Homens são 98% dos presos pelo crime de aborto no Brasil; entenda

O Brasil tinha 633 pessoas presas ao final de 2023 pro crime de aborto. Desse total, mais de 98% eram homens, que pela legislação podem ser condenados ao forçarem o procedimento contra a vontade das mulheres.

Os dados foram colhidos pela coluna na Secretaria Nacional de Políticas Penais, ligado ao Ministério da Justiça e Segurança Pública.

O número de presos por esse tipo de crime cresce há cinco anos seguidos e, em 2023, atingiu o maior número em pelo menos desde 2017 —desde quando os dados com tipificação estão disponibilizados.

Quem é denunciado por aborto, seja qual foi a modalidade, vai a júri popular.

Por que homens?

Para entender o porquê de homens estarem sendo presos é, primeiro, preciso saber que o aborto ilegal hoje tem pena de um a três anos para as grávidas que o realizam. Isso faz com que condenações não gerem prisão por conta da necessidade de transação penal.

Segundo Marcelo Balzer Correia, promotor do tribunal do júri de Curitiba, desde 2019, com a Lei 13.964/2019 (conhecido como pacote anticrime), o Código de Processo Penal passou a prever a possibilidade de um acordo de não persecução penal —que se trata de uma negociação pré-processual entre o MP (Ministério Público) e o investigado.

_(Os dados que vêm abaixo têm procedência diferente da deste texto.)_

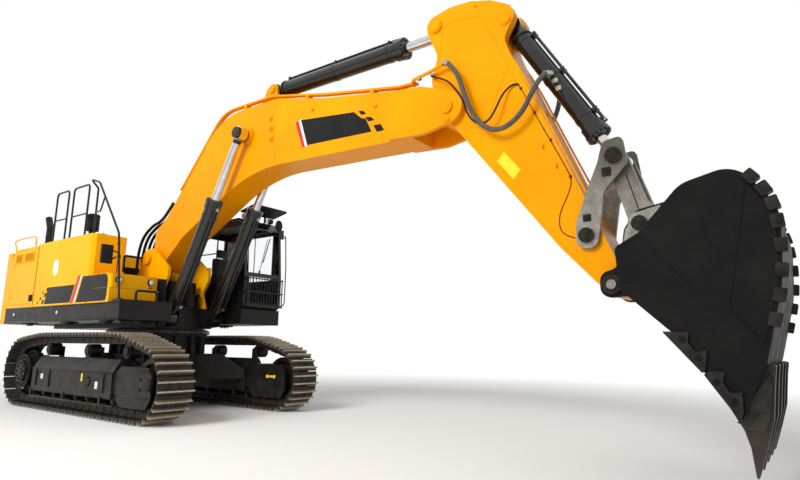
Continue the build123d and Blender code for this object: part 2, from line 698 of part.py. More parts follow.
# Boom: a bent box from the foot tube to two ears that hold the arm
BOOM_OUTLINE = ((20, 3470), (370, 3690), (1950, 5470), (3480, 5455), (4600, 5170), (6450, 4835),
                (6370, 4125), (2900, 4262), (950, 3240), (330, 2720), (18, 2718))
BOOM_BENDS = (160, 500, 1300, 1500, 3000, 0, 0, 3000, 300, 0, 0)
TIP_OUTLINE = ((6000, 4880), (6560, 4815), (7040, 4624), (7040, 4176), (6600, 4105), (6000, 4145))
TIP_BENDS = (0, 300, 0, 0, 300, 0)
TIP_RADIUS = 230
FOOT_RADIUS = 215
with BuildPart() as boom:
    plate(BOOM_OUTLINE, BOOM_BENDS, BOOM_HALF, -BOOM_HALF)
    drum(FOOT_PIN, FOOT_RADIUS, BRACKET_INNER - 6, 6 - BRACKET_INNER)
    drum(FOOT_PIN, FOOT_PIN_RADIUS + PLAY, 600, -600, Mode.SUBTRACT)
    drum(BOOM_CYLINDER_EYE, 150, 330, -330)
    for side, hand in SIDES:
        faces = sorted((side * TIP_EAR_INNER, side * TIP_EAR_OUTER))
        plate(TIP_OUTLINE, TIP_BENDS, faces[1], faces[0])
        drum(ARM_PIN, TIP_RADIUS, faces[1], faces[0])
        ear = sorted((side * 85, side * 135))
        plate(
            ((2850, 5380), (3040, 5790), (3200, 5890), (3300, 5800), (3370, 5380)),
            (0, 80, 120, 80, 0), ear[1], ear[0],
        )
    drum(ARM_CYLINDER_BASE, PIN_RADIUS, 150, -150)
    drum(ARM_PIN, ARM_PIN_RADIUS, 360, -360)
finish(boom, "boom")

# Pipes along the top of the boom on both sides, in clips
PIPE_RADIUS = 22
with BuildPart() as boom_pipes:
    for side, hand in SIDES:
        for y in (170, 225):
            tube(((700, side * y, 4240), (1930, side * y, 5590), (3300, side * y, 5560),
                  (4600, side * y, 5260), (6100, side * y, 4975), (6400, side * y, 4960)),
                 (700, 700, 900, 200), PIPE_RADIUS)
        for x, z in ((900, 4270), (1500, 4950), (2600, 5470), (4200, 5260), (5600, 4990)):
            block((x - 30, x + 30), sorted((side * 140, side * 250)), (z - 60, z + 90))
    add(boom.part, mode=Mode.SUBTRACT)
finish(boom_pipes, "boom_pipes")

# Arm: a tapering box with a deep head for its cylinder and the bucket's cylinder
ARM_OUTLINE = ((7620, 5790), (7310, 5890), (6990, 5915), (6590, 5840), (6620, 5620), (6790, 5240),
               (6690, 4900), (6760, 4420), (7010, 4190), (8450, 2362), (8945, 1835), (9190, 1870),
               (8420, 3700), (7880, 4960), (7800, 5180), (7960, 5470), (7900, 5620))
ARM_BENDS = (200, 400, 400, 150, 100, 200, 150, 200, 150, 1500, 100, 100, 2000, 200, 150, 120, 120)
with BuildPart() as arm:
    plate(ARM_OUTLINE, ARM_BENDS, ARM_HALF, -ARM_HALF)
    drum(ARM_PIN, 225, ARM_HALF, -ARM_HALF)
    drum(ARM_PIN, 225, TIP_EAR_INNER - 6, 6 - TIP_EAR_INNER)
    drum(BUCKET_PIN, 120, BUCKET_EAR_INNER - 6, 6 - BUCKET_EAR_INNER)
    drum(ARM_PIN, ARM_PIN_RADIUS + PLAY, 400, -400, Mode.SUBTRACT)
    block((6400, 7040), (-110, 110), (5425, 6000), Mode.SUBTRACT)
    block((7640, 8100), (-140, 140), (5150, 6000), Mode.SUBTRACT)
    for side, hand in SIDES:
        faces = sorted((side * (ARM_HALF - 10), side * (ARM_HALF + 30)))
        drum(ARM_CYLINDER_EYE, 95, faces[1], faces[0])
    drum(BUCKET_CYLINDER_BASE, PIN_RADIUS, 270, -270)
    drum(BUCKET_PIN, PIN_RADIUS, BUCKET_EAR_OUTER + 18, -BUCKET_EAR_OUTER - 18)
    drum(ROCKER_PIN, PIN_RADIUS, ROCKER_OUTER + 15, -ROCKER_OUTER - 15)
finish(arm, "arm")

# Bucket: side plates, a shell plate round the back and two ears for the arm and the link
BUCKET_SIDE = ((9270, 1790), (9245, 2190), (9470, 2310), (9850, 2720), (10300, 2830), (10590, 2400),
               (10555, 1800), (10385, 1130), (10165, 655), (9925, 1060), (9700, 1385))
BUCKET_BENDS = (60, 60, 150, 280, 250, 400, 1500, 600, 20, 0, 300)
with BuildPart() as bucket:
    plate(BUCKET_SIDE, BUCKET_BENDS, BUCKET_HALF, -BUCKET_HALF)
    hollow = ((9330, 1500), (9290, 1900), (9295, 2155), (9490, 2260), (9875, 2675), (10280, 2775),
             (10540, 2390), (10510, 1800), (10345, 1150), (10100, 640), (9700, 900))
    plate(hollow, (0, 60, 50, 150, 280, 220, 370, 1500, 600, 0, 0),
          BUCKET_HALF - BUCKET_PLATE, BUCKET_PLATE - BUCKET_HALF, Mode.SUBTRACT)
    for side, hand in SIDES:
        faces = sorted((side * BUCKET_EAR_INNER, side * BUCKET_EAR_OUTER))
        plate(
            ((8915, 1760), (9270, 1780), (9262, 2195), (9480, 2300), (9790, 2640), (9640, 2720),
             (9330, 2665), (9190, 2480), (9120, 2070), (8915, 2030)),
            (110, 0, 0, 0, 0, 60, 110, 150, 150, 110), faces[1], faces[0],
        )
        for pin in (BUCKET_PIN, LINK_PIN):
            drum(pin, PIN_RADIUS + PLAY, faces[1], faces[0], Mode.SUBTRACT)
finish(bucket, "bucket")

# Five teeth on the lip: an adapter over the plate and a pointed tip, 110 wide
TOOTH_HALF = 55
TOOTH_YS = (-880, -440, 0, 440, 880)
with BuildPart() as bucket_teeth:
    for y in TOOTH_YS:
        plate(
            ((10085, 780), (10180, 600), (10215, 470), (10236, 240), (10252, 235), (10330, 480),
             (10390, 690), (10425, 1000), (10445, 1125), (10395, 1135), (10240, 900), (10130, 700)),
            (0, 30, 0, 0, 0, 150, 60, 0, 15, 10, 0, 0), y + TOOTH_HALF, y - TOOTH_HALF,
        )
    add(bucket.part, mode=Mode.SUBTRACT)
finish(bucket_teeth, "bucket_teeth")

# Side cutters over the cheeks' edges, and a row of wear blocks round each corner of the heel,
# given by points down the cheek's edge
CUTTERS = (
    ((9620, 1398), (9835, 1388), (9822, 1300), (9878, 1222), (9965, 1240), (9940, 1072), (9918, 1046)),
    ((9926, 1036), (9985, 1072), (10085, 1060), (10062, 975), (10110, 895), (10195, 905), (10195, 760),
     (10172, 668)),
)
HEEL_LINE = (
    (10330, 2775), (10405, 2695), (10490, 2575), (10540, 2445), (10562, 2290), (10570, 2090),
    (10558, 1885), (10526, 1685), (10478, 1488), (10430, 1300),
)
with BuildPart() as bucket_wear_parts:
    for side, hand in SIDES:
        faces = sorted((side * (BUCKET_HALF - BUCKET_PLATE), side * (BUCKET_HALF + 35)))
        for cutter in CUTTERS:
            plate(cutter, (8,) * len(cutter), faces[1], faces[0])
        for above, here, below in zip(HEEL_LINE, HEEL_LINE[1:], HEEL_LINE[2:]):
            down = (Vector(*below) - Vector(*above)).normalized()
            outward = Vector(-down.Y, down.X)
            corners = [Vector(*here) + down * run + outward * reach
                       for run, reach in ((-58, -50), (58, -50), (58, 48), (-58, 48))]
            plate([(corner.X, corner.Y) for corner in corners], (15,) * 4, faces[1], faces[0])
    add(bucket.part, mode=Mode.SUBTRACT)
finish(bucket_wear_parts, "bucket_wear_parts")

# Rocker arms: a bent plate on each side of the arm
ROCKER_OUTLINE = ((8990, 3505), (9200, 3535), (9245, 3210), (8985, 2945), (8885, 2315),
                  (8655, 2330), (8655, 2610), (8790, 2960), (8925, 3270))
ROCKER_BENDS = (70, 60, 90, 180, 105, 100, 250, 0, 0)
with BuildPart() as rocker_arms:
    for side, hand in SIDES:
        faces = sorted((side * ROCKER_INNER, side * ROCKER_OUTER))
        plate(ROCKER_OUTLINE, ROCKER_BENDS, faces[1], faces[0])
        drum(ROCKER_PIN, PIN_RADIUS + PLAY, faces[1], faces[0], Mode.SUBTRACT)
        stub = sorted((side * 222, side * (ROCKER_OUTER + 25)))
        drum(ROCKER_TOP, 75, stub[1], stub[0])
finish(rocker_arms, "rocker_arms")

# Link between the rocker arms and the bucket
with BuildPart() as bucket_link:
    for low, high in ((95, 215), (-215, -95)):
        strap(LINK_PIN, ROCKER_TOP, (125, 110), high, low)
    strap(LINK_PIN, along(LINK_PIN, ROCKER_TOP, 260), (125, 120), 215, -215)
    drum(LINK_PIN, 125, BUCKET_EAR_INNER - 6, 6 - BUCKET_EAR_INNER)
    drum(LINK_PIN, PIN_RADIUS, BUCKET_EAR_OUTER + 18, -BUCKET_EAR_OUTER - 18)
finish(bucket_link, "bucket_link")


# Cylinders: a hollow barrel with an eye at its base, and a rod with an eye at its end
def barrel(base, eye, y, radius, bore, length):
    """A barrel of this length from its base pin, bored for the rod."""
    drum(base, 125, y + EYE_HALF, y - EYE_HALF)
    shaft(base, eye, 0, 230, y, EYE_HALF - 10)
    shaft(base, eye, 215, length, y, radius)
    shaft(base, eye, length - 110, length, y, radius + 14)
    shaft(base, eye, 235, length + 10, y, bore, Mode.SUBTRACT)
    drum(base, PIN_RADIUS + PLAY, y + EYE_HALF + 10, y - EYE_HALF - 10, Mode.SUBTRACT)


def rod(base, eye, y, radius, length, eye_radius):
    """A rod of this length, from its eye back into the barrel."""
    span = hypot(eye[0] - base[0], eye[1] - base[1])
    shaft(base, eye, span - length, span, y, radius)
    drum(eye, eye_radius, y + EYE_HALF, y - EYE_HALF)


BOOM_ROD = 72
with BuildPart() as boom_cylinder_barrels:
    for side, hand in SIDES:
        barrel(BOOM_CYLINDER_BASE, BOOM_CYLINDER_EYE, side * BOOM_CYLINDER_Y, 125,
               BOOM_ROD + PLAY, 2330)
finish(boom_cylinder_barrels, "boom_cylinder_barrels")

with BuildPart() as boom_cylinder_rods:
    for side, hand in SIDES:
        rod(BOOM_CYLINDER_BASE, BOOM_CYLINDER_EYE, side * BOOM_CYLINDER_Y, BOOM_ROD, 2330, 125)
        stub = sorted((side * 340, side * (BOOM_CYLINDER_Y + EYE_HALF + 25)))
        drum(BOOM_CYLINDER_EYE, 85, stub[1], stub[0])
finish(boom_cylinder_rods, "boom_cylinder_rods")

ARM_ROD = 76
with BuildPart() as arm_cylinder_barrel:
    barrel(ARM_CYLINDER_BASE, ARM_CYLINDER_EYE, 0, 138, ARM_ROD + PLAY, 2850)
finish(arm_cylinder_barrel, "arm_cylinder_barrel")

with BuildPart() as arm_cylinder_rod:
    rod(ARM_CYLINDER_BASE, ARM_CYLINDER_EYE, 0, ARM_ROD, 2860, 120)
finish(arm_cylinder_rod, "arm_cylinder_rod")

BUCKET_ROD = 66
with BuildPart() as bucket_cylinder_barrel:
    barrel(BUCKET_CYLINDER_BASE, ROCKER_TOP, 0, 122, BUCKET_ROD + PLAY, 2030)
finish(bucket_cylinder_barrel, "bucket_cylinder_barrel")

with BuildPart() as bucket_cylinder_rod:
    rod(BUCKET_CYLINDER_BASE, ROCKER_TOP, 0, BUCKET_ROD, 2060, 110)
finish(bucket_cylinder_rod, "bucket_cylinder_rod")
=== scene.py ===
from math import acos, atan2, cos, pi, radians, sin

import bmesh
import bpy
from mathutils import Matrix, Vector


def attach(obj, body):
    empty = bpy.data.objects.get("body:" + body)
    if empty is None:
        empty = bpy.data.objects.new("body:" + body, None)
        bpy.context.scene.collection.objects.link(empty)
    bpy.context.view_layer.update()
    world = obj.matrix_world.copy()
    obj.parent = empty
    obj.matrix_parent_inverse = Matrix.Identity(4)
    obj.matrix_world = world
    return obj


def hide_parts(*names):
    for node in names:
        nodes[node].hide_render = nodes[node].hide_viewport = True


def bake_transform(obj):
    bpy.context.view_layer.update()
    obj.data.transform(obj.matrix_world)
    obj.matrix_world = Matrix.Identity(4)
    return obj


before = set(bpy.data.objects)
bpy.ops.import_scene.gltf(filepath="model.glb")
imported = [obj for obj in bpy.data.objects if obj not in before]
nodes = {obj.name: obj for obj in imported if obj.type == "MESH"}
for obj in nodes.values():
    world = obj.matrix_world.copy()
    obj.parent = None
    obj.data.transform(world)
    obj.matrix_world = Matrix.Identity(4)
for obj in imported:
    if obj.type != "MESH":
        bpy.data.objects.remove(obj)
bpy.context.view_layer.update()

# Camera. It stands low in front of the machine, beside the bucket, and looks back and up
# along the right side. Its place, heading, rise and roll were solved from the photograph.
CAMERA_PLACE = Vector((10.792, -6.506, 1.2435))
HEADING = radians(126.47)
RISE = radians(10.48)
ROLL = radians(0.71)
view = Vector((cos(HEADING) * cos(RISE), sin(HEADING) * cos(RISE), sin(RISE)))
level = Vector((sin(HEADING), -cos(HEADING), 0))
upright = level.cross(view)
side_axis = cos(ROLL) * level + sin(ROLL) * upright
top_axis = cos(ROLL) * upright - sin(ROLL) * level
lens = bpy.data.cameras.new("camera")
lens.lens = 25.73
lens.sensor_width = 36
lens.clip_end = 400
camera = bpy.data.objects.new("camera", lens)
bpy.context.scene.collection.objects.link(camera)
turn = Matrix((side_axis, top_axis, -view)).transposed().to_4x4()
camera.matrix_world = Matrix.Translation(CAMERA_PLACE) @ turn
bpy.context.scene.camera = camera
bpy.context.scene.view_settings.view_transform = "Standard"


# Studio. A white room gives even light, a big softbox over the camera's left shoulder gives
# the bright side and soft shadows, and the pale floor turns white away from the machine.
def linear(code):
    """The linear colour, with alpha, of an sRGB hex value."""
    shares = [int(code[i:i + 2], 16) / 255 for i in (1, 3, 5)]
    return [c / 12.92 if c <= 0.04045 else ((c + 0.055) / 1.055) ** 2.4 for c in shares] + [1.0]


def add_node(tree, kind, sockets=None, **settings):
    """Add a node, set its fields, and set or link its sockets by name or number."""
    made = tree.nodes.new(kind)
    for field, value in settings.items():
        setattr(made, field, value)
    for socket, value in (sockets or {}).items():
        if isinstance(value, bpy.types.NodeSocket):
            tree.links.new(value, made.inputs[socket])
        else:
            made.inputs[socket].default_value = value
    return made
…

A possibilidade foi dada nos casos em que a infração penal ocorre sem violência ou grave ameaça e quando o crime tem uma pena mínima inferior a quatro anos.

“Agora existe a possibilidade de a mulher, ao confessar o aborto, não ser processada. Ela pode fazer esse acordo de não persecução penal em que aceita cumprir condições menos custosas do que a sanção penal”, explica Marcelo Balzer Correia, promotor do tribunal do júri de Curitiba.

A persecução penal, porém, só vale para casos que não sejam reincidência.

No caso de uma pessoa ou profissional, como uma parteira, que auxilie essa gestante a fazer o aborto, a pena é de um a quatro anos, o que também não gera cadeia.

Quem pode ser preso

A prisão em regime fechado só pode ocorrer quando o crime praticado por terceiros, ou seja, quando alguém força uma mulher grávida a fazer o aborto sem consentimento.

Nesses casos, se condenada, a pessoa pega uma pena que varia de três a dez anos. A pena ainda pode ser ampliada em um terço se, em consequência do aborto ou dos meios empregados para provocá-lo, a gestante sofrer lesão grave; e são duplicadas se causar morte.

“Para esses casos, não existe acordo de persecução penal. Via de regra, pelo que vemos nos casos aqui, quem faz isso é o namorado, o cônjuge, o pai da grávida; por isso que tem mais homens presos”, afirma Marcelo Balzer Correia.

Ele diz que, ao longo da atuação no tribunal do júri, o método mais comum que viu de aborto forçado foi o uso de um medicamento que induz o parto.

“Eles adquirem muito essa droga aqui vinda do Paraguai. Nesses casos, a mulher toma, passa mal, não consegue expelir o feto, e aí tem de ir a um hospital. Com a assistência, ela aponta quem deu o remédio a ela e vamos investigar”, diz Marcelo Balzer Correia.

Diferença de infanticídio

O promotor explica que há diferença na tipificação penal quando o feto nasce com vida, e a mãe ou alguém acaba o matando. Nesses casos, o crime não é mais aborto, mas sim infanticídio, com pena prevista de dois a seis anos de prisão.

Se o mesmo crime for praticado por uma outra pessoa, que não a mãe, o crime muda e passa a ser homicídio, com pena de seis a 20 anos. “A única que pode responder é a mãe, não se aplica a terceiro”, ressalta Marcelo.

No caso de infanticídio, não há dados de mulheres presas no país.